§ The task: Return the listing below word for word.

§ Data extract:
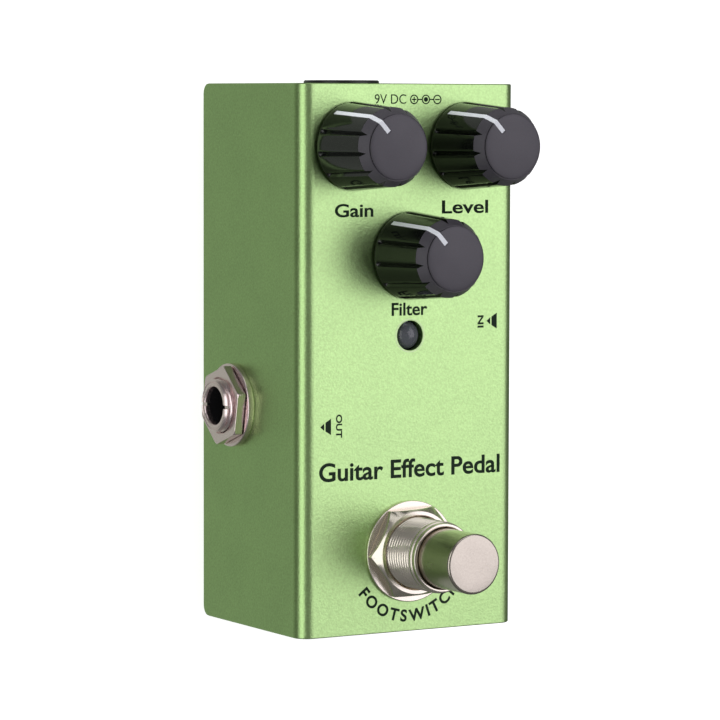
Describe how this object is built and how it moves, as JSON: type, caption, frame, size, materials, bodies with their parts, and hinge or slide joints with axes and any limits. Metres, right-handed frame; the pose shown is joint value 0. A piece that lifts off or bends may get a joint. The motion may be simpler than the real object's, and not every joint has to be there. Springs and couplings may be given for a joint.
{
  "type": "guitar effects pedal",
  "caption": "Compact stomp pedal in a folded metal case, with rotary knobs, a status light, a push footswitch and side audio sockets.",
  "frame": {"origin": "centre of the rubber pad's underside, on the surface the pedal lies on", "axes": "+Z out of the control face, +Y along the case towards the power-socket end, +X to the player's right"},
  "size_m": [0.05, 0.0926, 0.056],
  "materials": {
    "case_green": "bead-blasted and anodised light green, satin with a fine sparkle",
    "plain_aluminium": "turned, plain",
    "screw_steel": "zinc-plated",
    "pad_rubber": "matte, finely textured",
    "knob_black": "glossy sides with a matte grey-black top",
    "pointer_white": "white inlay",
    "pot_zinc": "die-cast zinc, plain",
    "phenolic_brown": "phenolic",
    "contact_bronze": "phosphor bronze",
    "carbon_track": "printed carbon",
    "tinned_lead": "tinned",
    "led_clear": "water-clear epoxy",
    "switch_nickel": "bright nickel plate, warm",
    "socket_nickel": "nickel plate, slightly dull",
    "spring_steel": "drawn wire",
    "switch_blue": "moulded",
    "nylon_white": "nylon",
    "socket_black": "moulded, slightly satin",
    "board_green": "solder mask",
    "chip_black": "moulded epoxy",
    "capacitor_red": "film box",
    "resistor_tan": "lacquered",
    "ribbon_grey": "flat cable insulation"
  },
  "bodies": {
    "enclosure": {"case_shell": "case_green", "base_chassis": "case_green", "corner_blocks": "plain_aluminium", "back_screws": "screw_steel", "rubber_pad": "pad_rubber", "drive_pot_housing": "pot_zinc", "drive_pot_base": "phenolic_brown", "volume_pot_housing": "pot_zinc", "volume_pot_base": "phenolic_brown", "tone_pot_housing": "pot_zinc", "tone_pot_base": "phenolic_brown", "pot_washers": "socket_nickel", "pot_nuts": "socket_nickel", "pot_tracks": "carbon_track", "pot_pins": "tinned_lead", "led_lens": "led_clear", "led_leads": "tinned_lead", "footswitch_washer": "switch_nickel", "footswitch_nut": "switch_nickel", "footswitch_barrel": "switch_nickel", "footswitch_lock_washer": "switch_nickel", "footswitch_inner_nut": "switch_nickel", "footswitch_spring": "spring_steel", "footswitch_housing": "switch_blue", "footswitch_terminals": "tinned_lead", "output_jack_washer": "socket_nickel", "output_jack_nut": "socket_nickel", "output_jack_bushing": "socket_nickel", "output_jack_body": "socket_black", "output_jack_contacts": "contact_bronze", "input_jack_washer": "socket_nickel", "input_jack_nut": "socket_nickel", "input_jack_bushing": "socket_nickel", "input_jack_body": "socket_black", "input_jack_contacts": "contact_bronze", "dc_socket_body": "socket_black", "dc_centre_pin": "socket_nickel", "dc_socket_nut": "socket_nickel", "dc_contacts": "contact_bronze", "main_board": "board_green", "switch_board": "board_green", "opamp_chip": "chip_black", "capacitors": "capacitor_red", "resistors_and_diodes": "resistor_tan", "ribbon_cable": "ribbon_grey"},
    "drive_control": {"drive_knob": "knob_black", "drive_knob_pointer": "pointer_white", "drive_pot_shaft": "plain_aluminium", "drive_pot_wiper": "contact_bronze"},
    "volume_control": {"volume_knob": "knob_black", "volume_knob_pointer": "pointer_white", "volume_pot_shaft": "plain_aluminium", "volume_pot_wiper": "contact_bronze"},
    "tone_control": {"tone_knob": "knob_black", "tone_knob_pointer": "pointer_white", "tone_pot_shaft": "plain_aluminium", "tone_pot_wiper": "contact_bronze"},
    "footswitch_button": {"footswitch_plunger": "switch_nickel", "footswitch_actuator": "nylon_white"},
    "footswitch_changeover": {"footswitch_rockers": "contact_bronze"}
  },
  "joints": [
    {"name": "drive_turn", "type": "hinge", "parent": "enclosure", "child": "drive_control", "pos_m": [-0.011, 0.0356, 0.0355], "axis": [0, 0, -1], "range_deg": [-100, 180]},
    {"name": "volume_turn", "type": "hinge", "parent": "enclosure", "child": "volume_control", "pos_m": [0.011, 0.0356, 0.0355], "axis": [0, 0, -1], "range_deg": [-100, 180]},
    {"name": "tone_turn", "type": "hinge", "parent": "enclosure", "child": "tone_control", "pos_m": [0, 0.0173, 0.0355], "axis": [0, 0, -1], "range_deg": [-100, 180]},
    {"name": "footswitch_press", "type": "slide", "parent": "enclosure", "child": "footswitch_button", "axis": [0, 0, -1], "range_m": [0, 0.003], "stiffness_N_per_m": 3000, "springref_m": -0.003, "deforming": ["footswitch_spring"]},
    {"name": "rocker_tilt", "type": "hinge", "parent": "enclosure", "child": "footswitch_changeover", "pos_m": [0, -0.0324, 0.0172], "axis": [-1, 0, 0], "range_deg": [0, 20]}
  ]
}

§ Answer for the task:
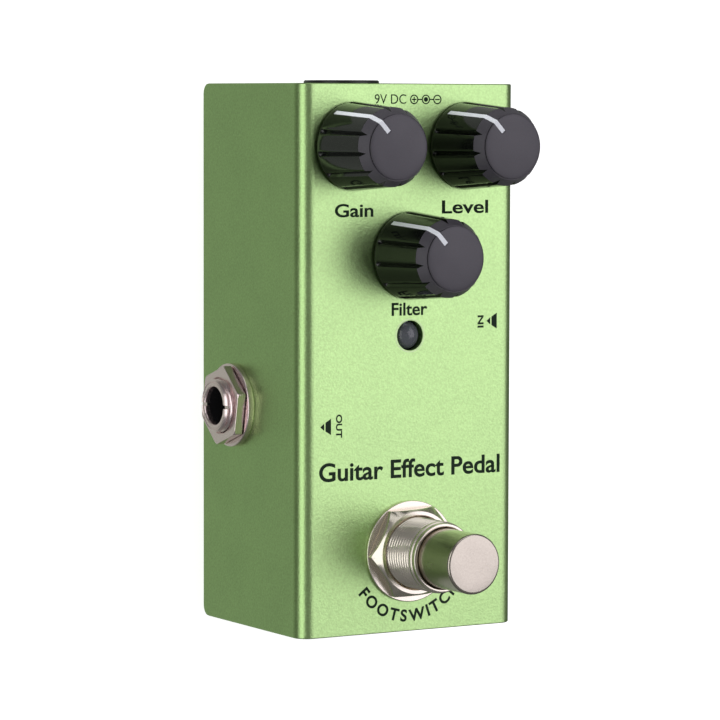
Describe how this object is built and how it moves, as JSON: type, caption, frame, size, materials, bodies with their parts, and hinge or slide joints with axes and any limits. Metres, right-handed frame; the pose shown is joint value 0. A piece that lifts off or bends may get a joint. The motion may be simpler than the real object's, and not every joint has to be there. Springs and couplings may be given for a joint.
{
  "type": "guitar effects pedal",
  "caption": "Compact stomp pedal in a folded metal case, with rotary knobs, a status light, a push footswitch and side audio sockets.",
  "frame": {"origin": "centre of the rubber pad's underside, on the surface the pedal lies on", "axes": "+Z out of the control face, +Y along the case towards the power-socket end, +X to the player's right"},
  "size_m": [0.05, 0.0926, 0.056],
  "materials": {
    "case_green": "bead-blasted and anodised light green, satin with a fine sparkle",
    "plain_aluminium": "turned, plain",
    "screw_steel": "zinc-plated",
    "pad_rubber": "matte, finely textured",
    "knob_black": "glossy sides with a matte grey-black top",
    "pointer_white": "white inlay",
    "pot_zinc": "die-cast zinc, plain",
    "phenolic_brown": "phenolic",
    "contact_bronze": "phosphor bronze",
    "carbon_track": "printed carbon",
    "tinned_lead": "tinned",
    "led_clear": "water-clear epoxy",
    "switch_nickel": "bright nickel plate, warm",
    "socket_nickel": "nickel plate, slightly dull",
    "spring_steel": "drawn wire",
    "switch_blue": "moulded",
    "nylon_white": "nylon",
    "socket_black": "moulded, slightly satin",
    "board_green": "solder mask",
    "chip_black": "moulded epoxy",
    "capacitor_red": "film box",
    "resistor_tan": "lacquered",
    "ribbon_grey": "flat cable insulation"
  },
  "bodies": {
    "enclosure": {"case_shell": "case_green", "base_chassis": "case_green", "corner_blocks": "plain_aluminium", "back_screws": "screw_steel", "rubber_pad": "pad_rubber", "drive_pot_housing": "pot_zinc", "drive_pot_base": "phenolic_brown", "volume_pot_housing": "pot_zinc", "volume_pot_base": "phenolic_brown", "tone_pot_housing": "pot_zinc", "tone_pot_base": "phenolic_brown", "pot_washers": "socket_nickel", "pot_nuts": "socket_nickel", "pot_tracks": "carbon_track", "pot_pins": "tinned_lead", "led_lens": "led_clear", "led_leads": "tinned_lead", "footswitch_washer": "switch_nickel", "footswitch_nut": "switch_nickel", "footswitch_barrel": "switch_nickel", "footswitch_lock_washer": "switch_nickel", "footswitch_inner_nut": "switch_nickel", "footswitch_spring": "spring_steel", "footswitch_housing": "switch_blue", "footswitch_terminals": "tinned_lead", "output_jack_washer": "socket_nickel", "output_jack_nut": "socket_nickel", "output_jack_bushing": "socket_nickel", "output_jack_body": "socket_black", "output_jack_contacts": "contact_bronze", "input_jack_washer": "socket_nickel", "input_jack_nut": "socket_nickel", "input_jack_bushing": "socket_nickel", "input_jack_body": "socket_black", "input_jack_contacts": "contact_bronze", "dc_socket_body": "socket_black", "dc_centre_pin": "socket_nickel", "dc_socket_nut": "socket_nickel", "dc_contacts": "contact_bronze", "main_board": "board_green", "switch_board": "board_green", "opamp_chip": "chip_black", "capacitors": "capacitor_red", "resistors_and_diodes": "resistor_tan", "ribbon_cable": "ribbon_grey"},
    "drive_control": {"drive_knob": "knob_black", "drive_knob_pointer": "pointer_white", "drive_pot_shaft": "plain_aluminium", "drive_pot_wiper": "contact_bronze"},
    "volume_control": {"volume_knob": "knob_black", "volume_knob_pointer": "pointer_white", "volume_pot_shaft": "plain_aluminium", "volume_pot_wiper": "contact_bronze"},
    "tone_control": {"tone_knob": "knob_black", "tone_knob_pointer": "pointer_white", "tone_pot_shaft": "plain_aluminium", "tone_pot_wiper": "contact_bronze"},
    "footswitch_button": {"footswitch_plunger": "switch_nickel", "footswitch_actuator": "nylon_white"},
    "footswitch_changeover": {"footswitch_rockers": "contact_bronze"}
  },
  "joints": [
    {"name": "drive_turn", "type": "hinge", "parent": "enclosure", "child": "drive_control", "pos_m": [-0.011, 0.0356, 0.0355], "axis": [0, 0, -1], "range_deg": [-100, 180]},
    {"name": "volume_turn", "type": "hinge", "parent": "enclosure", "child": "volume_control", "pos_m": [0.011, 0.0356, 0.0355], "axis": [0, 0, -1], "range_deg": [-100, 180]},
    {"name": "tone_turn", "type": "hinge", "parent": "enclosure", "child": "tone_control", "pos_m": [0, 0.0173, 0.0355], "axis": [0, 0, -1], "range_deg": [-100, 180]},
    {"name": "footswitch_press", "type": "slide", "parent": "enclosure", "child": "footswitch_button", "axis": [0, 0, -1], "range_m": [0, 0.003], "stiffness_N_per_m": 3000, "springref_m": -0.003, "deforming": ["footswitch_spring"]},
    {"name": "rocker_tilt", "type": "hinge", "parent": "enclosure", "child": "footswitch_changeover", "pos_m": [0, -0.0324, 0.0172], "axis": [-1, 0, 0], "range_deg": [0, 20]}
  ]
}